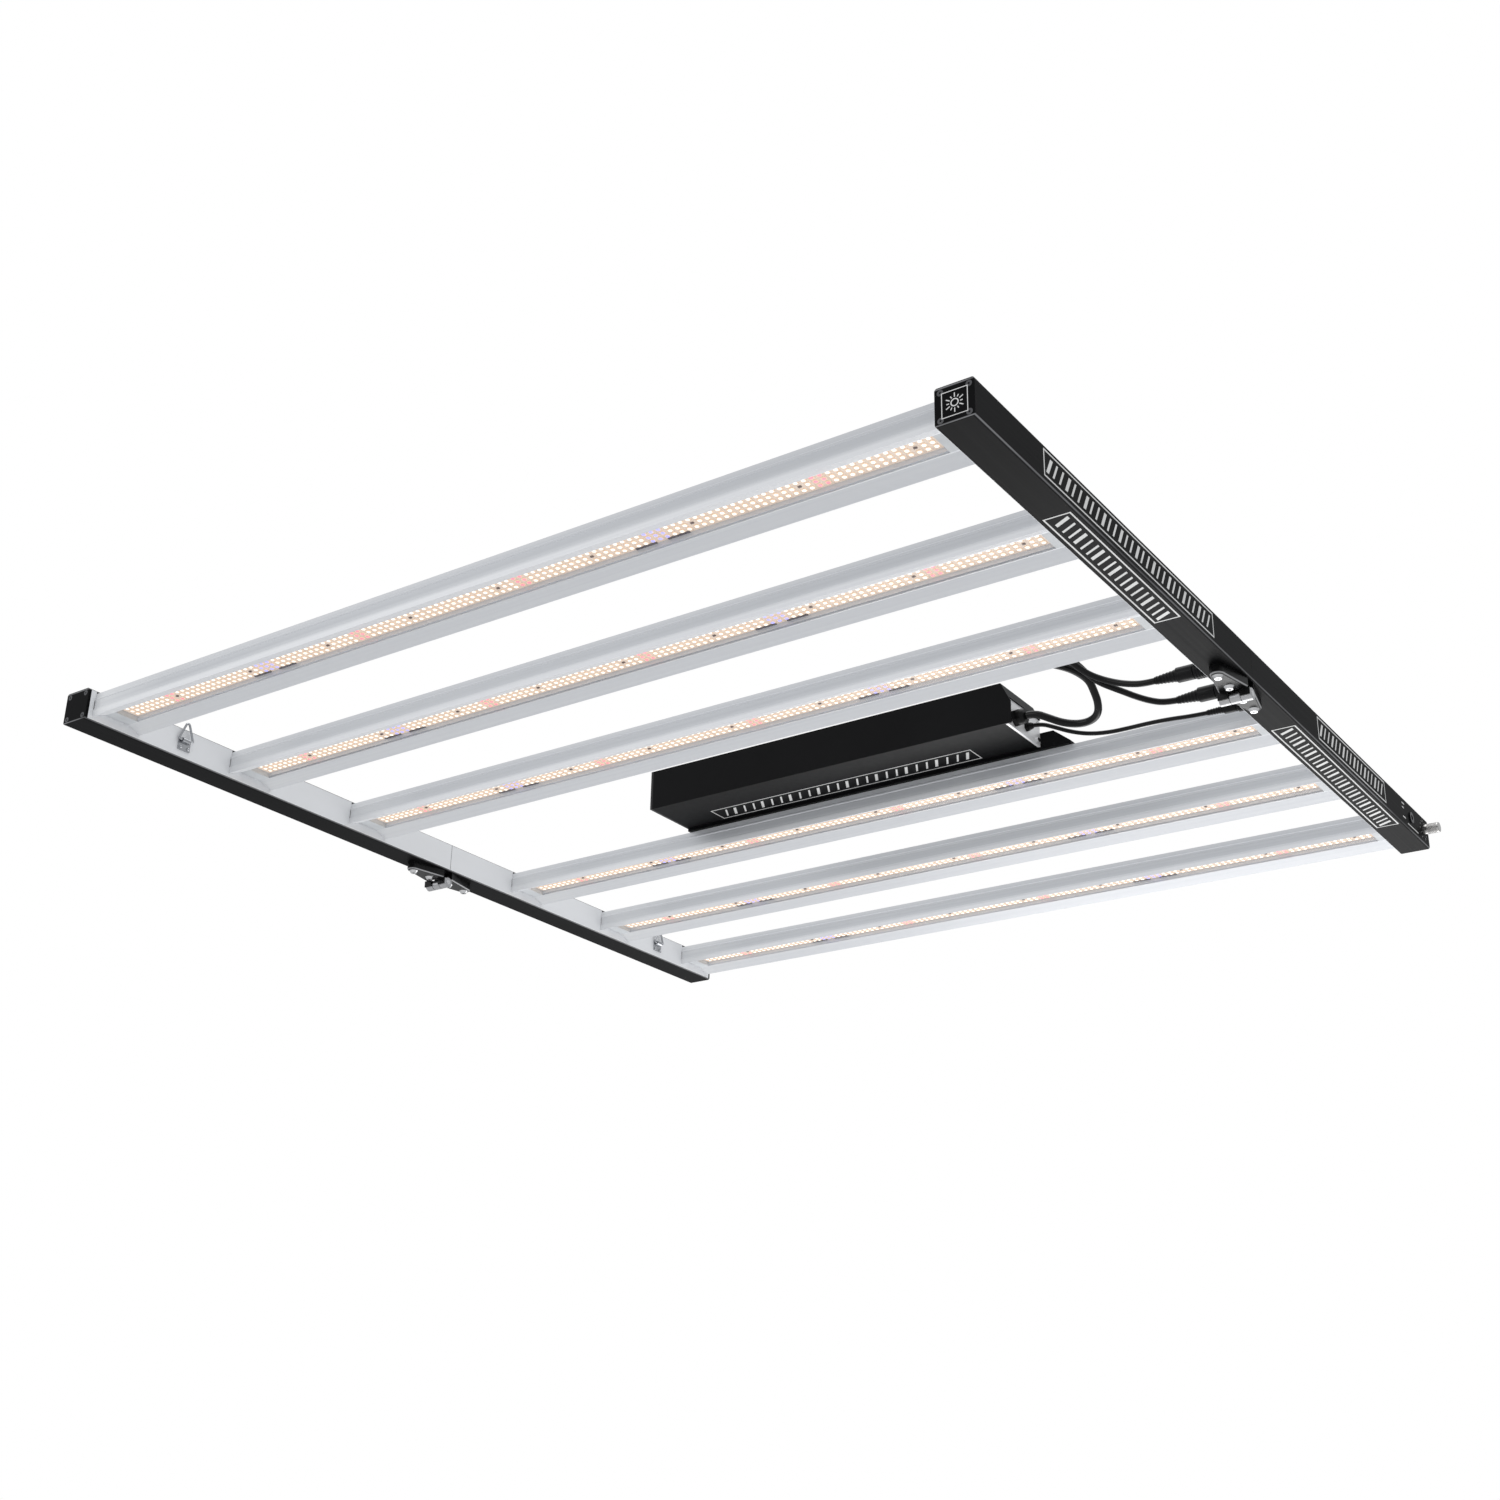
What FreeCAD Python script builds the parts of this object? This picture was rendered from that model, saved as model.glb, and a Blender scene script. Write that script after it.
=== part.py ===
"""Six-bar folding LED grow light.

Frame: +Z up, the LEDs face -Z, the bars run along X and the two side rails along Y. The fold
line is Y = 0: half A lies at Y < 0 and half B, which carries the driver, at Y > 0. The origin is
the bottom centre of the whole light, so Z = 0 is the underside of the hinge barrels. Sizes in mm.
"""
import FreeCAD, Part
import math
import os
import Sketcher

Vec = FreeCAD.Vector
doc = FreeCAD.newDocument("grow_light")
sheet = doc.addObject("Spreadsheet::Sheet", "Sizes")

DRIVING = {
    # frame
    "rail_span": 1076, "half_run": 550, "rail_size": 35, "rail_wall": 2, "rail_edge": 2.5,
    "screw_post": 6, "seam_gap": 0.1, "cap_thick": 3,
    # bars
    "bar_wide": 61, "bar_low": 5.7, "bar_high": 31, "near_bar": 144, "bar_pitch": 183.5,
    "channel_low": 12, "lip_half": 15.5, "lens_half": 14.5, "lens_thick": 1.5, "seat_half": 13,
    "seat_height": 18.9, "board_wide": 24.4, "board_thick": 1.6, "board_end": 17, "board_split": 1,
    "plug_long": 16, "fin_thick": 1.6, "fin_pitch": 7, "fin_floor": 21.6, "port_side": 20,
    "port_height": 15.3, "port_dia": 4,
    # hinges
    "barrel_dia": 12, "barrel_long": 33, "barrel_drop": 14.5, "knuckle_gap": 0.3,
    "leaf_thick": 10, "leaf_root": 7, "leaf_wide": 30, "leaf_tip_wide": 15, "leaf_long": 53,
    "pin_dia": 5.94, "pin_bore": 6, "leaf_screw_near": 17, "leaf_screw_far": 45,
    "leaf_screw_dia": 5, "leaf_head_dia": 10.5, "leaf_head_high": 3,
    # hangers
    "hang_from_end": 127, "ring_wide": 20, "ring_tall": 24, "ring_wire": 2.5, "ring_height": 20,
    "ring_off": 3.4, "saddle_long": 10,
    # driver
    "driver_left": 320, "driver_long": 475, "driver_near": 34, "driver_wide": 76,
    "driver_low": 34, "driver_high": 48, "driver_slope_long": 11, "driver_slope_high": 22, "driver_lip": 4, "driver_wall": 2, "plate_thick": 3,
    "plate_high": 31, "mount_long": 511, "mount_wide": 62, "mount_thick": 3, "mount_high": 16,
    # knob and connectors
    "knob_reach": 19, "knob_dia": 12, "knob_end": 19, "shaft_dia": 6, "nut_dia": 11,
    "connector_height": 17.5, "socket_flange": 3, "dc_plug_long": 56, "dc_plug_dia": 17.5,
    "dim_plug_long": 43, "dim_plug_dia": 12.5, "trunk_dia": 8.2, "dc_cable_dia": 6.6,
    "dim_cable_dia": 4.6,
    "socket_a": -12, "socket_b": 42, "socket_dim": 87, "jack_from_end": 65, "jack_dia": 13,
}
for row, (alias, value) in enumerate(DRIVING.items(), start=1):
    sheet.set("A%d" % row, alias)
    sheet.set("B%d" % row, str(value))
    sheet.setAlias("B%d" % row, alias)
doc.recompute()

size = {alias: float(sheet.get(alias)) for alias in DRIVING}

# Places worked out from the driving sizes.
LEFT = -(size["rail_span"] + size["knob_reach"]) / 2        # outer face of the left rail
RIGHT = LEFT + size["rail_span"]                            # outer face of the right rail
FLOOR = size["barrel_drop"] + size["barrel_dia"] / 2        # height of the rails' underside
LEFT_IN = LEFT + size["rail_size"]
RIGHT_IN = RIGHT - size["rail_size"]
BAR_LONG = RIGHT_IN - LEFT_IN
BAR_CENTRES = [side * (size["near_bar"] + k * size["bar_pitch"]) for side in (-1, 1) for k in range(3)]
BAR_CENTRES.sort()
RAIL_MIDDLES = {"left": LEFT + size["rail_size"] / 2, "right": RIGHT - size["rail_size"] / 2}
SIDES = {"a": -1, "b": 1}
DRIVER_LEFT = LEFT + size["driver_left"]
DRIVER_RIGHT = DRIVER_LEFT + size["driver_long"]
DRIVER_LOW = FLOOR + size["driver_low"]
DRIVER_FAR = size["driver_near"] + size["driver_wide"]
INLET_Y, INLET_Z = size["driver_near"] + 38, DRIVER_LOW + 15.5
KNOB_Y = size["half_run"] - size["knob_end"]
JACK_Y = size["half_run"] - size["jack_from_end"]
RAIL_MIDDLE_Z = FLOOR + size["rail_size"] / 2
TURN_TO_X = FreeCAD.Rotation(Vec(0, 1, 0), 90)
TURN_TO_Y = FreeCAD.Rotation(Vec(1, 0, 0), -90)
NO_TURN = FreeCAD.Rotation()
nodes = []


def keep(obj, label):
    """Mark an object as a finished sub-part; its label names its file."""
    obj.Label = label
    nodes.append(obj)
    return obj


def named(kind, name):
    return doc.addObject("Part::" + kind, name)


def bind(obj, **texts):
    """Bind an object's sizes to expressions on the sheet's aliases, written as plain words."""
    for prop, text in texts.items():
        words = []
        for word in text.split():
            words.append("Sizes." + word if word in DRIVING else word)
        obj.setExpression(prop, " ".join(words))
    return obj


def box(name, long, wide, high, corner):
    obj = bind(named("Box", name), Length=long, Width=wide, Height=high)
    obj.Placement = FreeCAD.Placement(Vec(*corner), NO_TURN)
    return obj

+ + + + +

• **Your objective**:
Restate the listing exactly, starting at its first line and ending at the line where "LED grow light." occurs; include both and no other lines.

• **Solution below**:
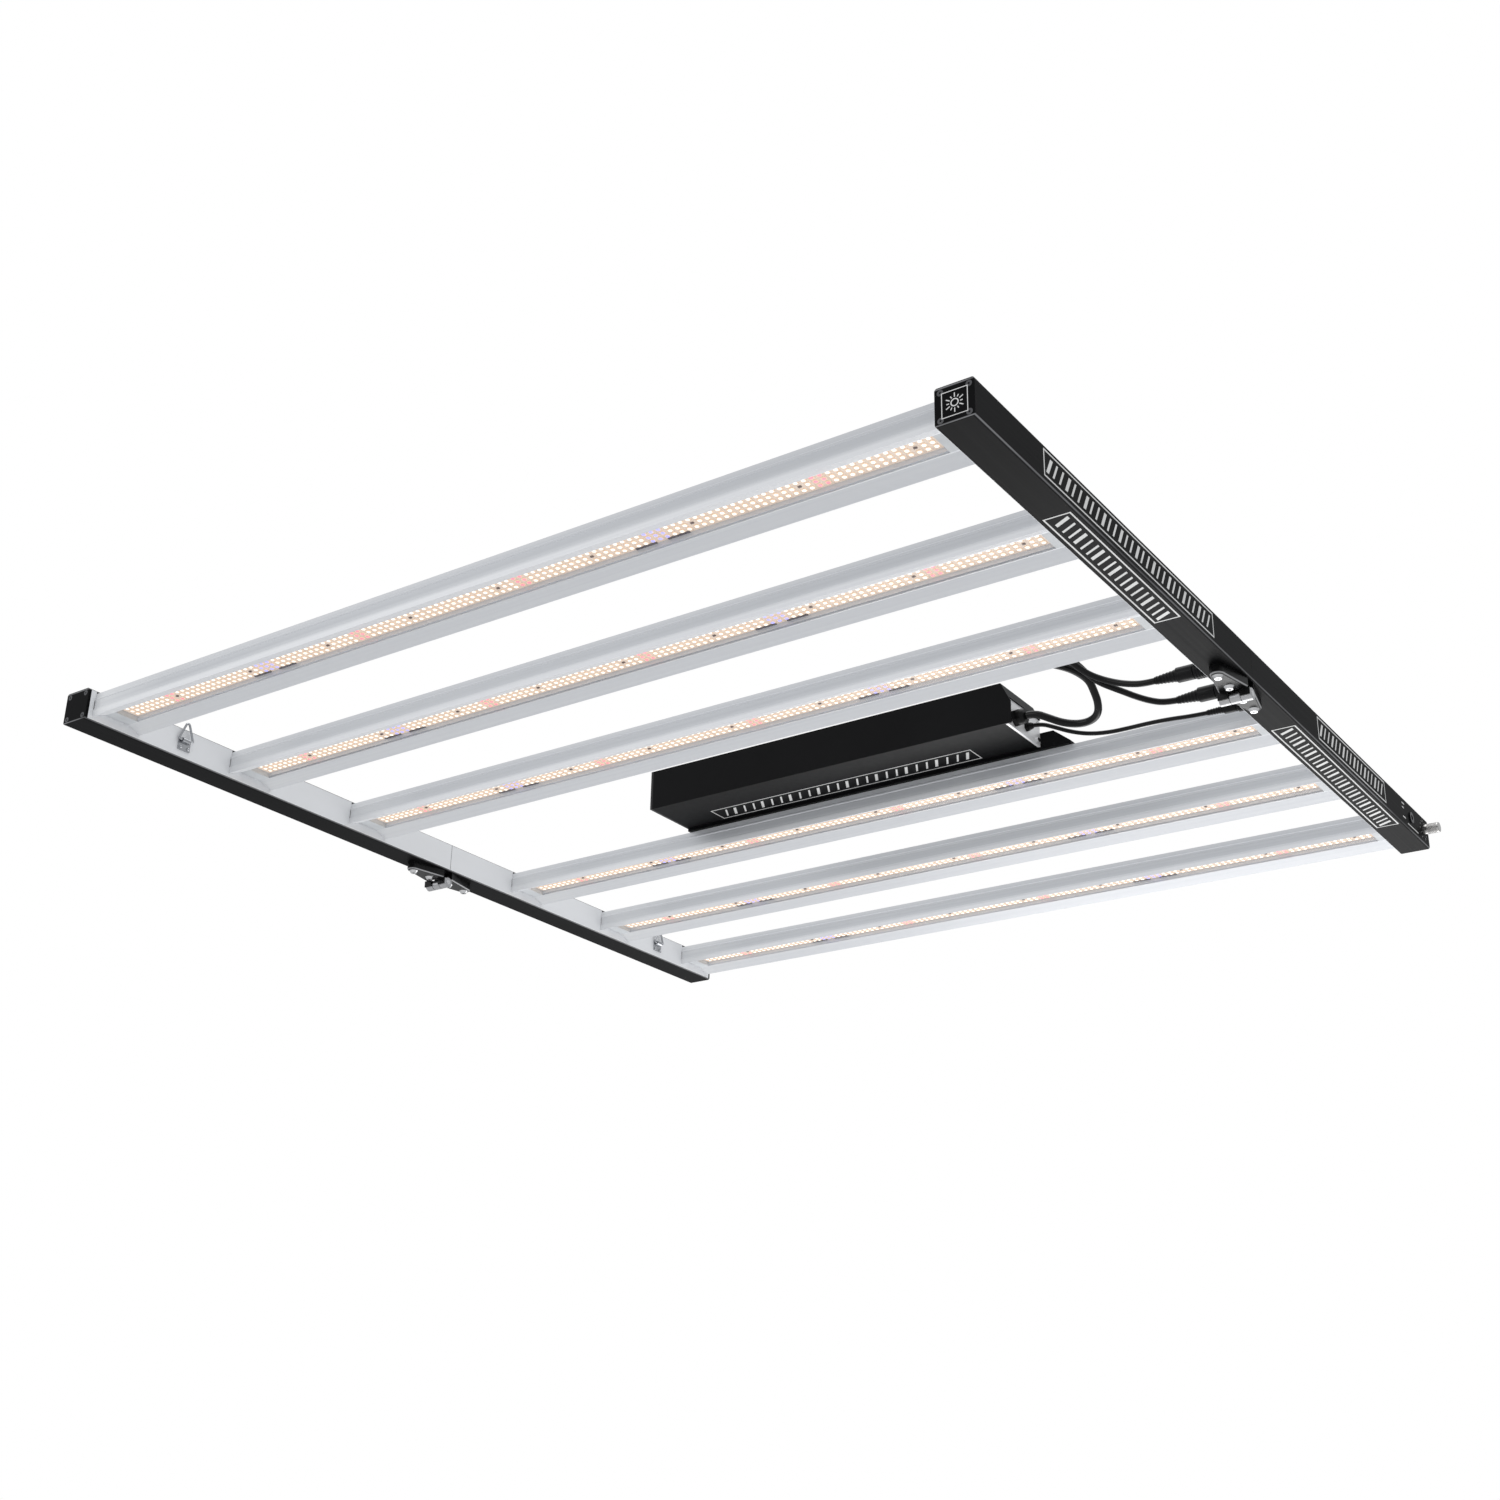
What FreeCAD Python script builds the parts of this object? This picture was rendered from that model, saved as model.glb, and a Blender scene script. Write that script after it.
=== part.py ===
"""Six-bar folding LED grow light.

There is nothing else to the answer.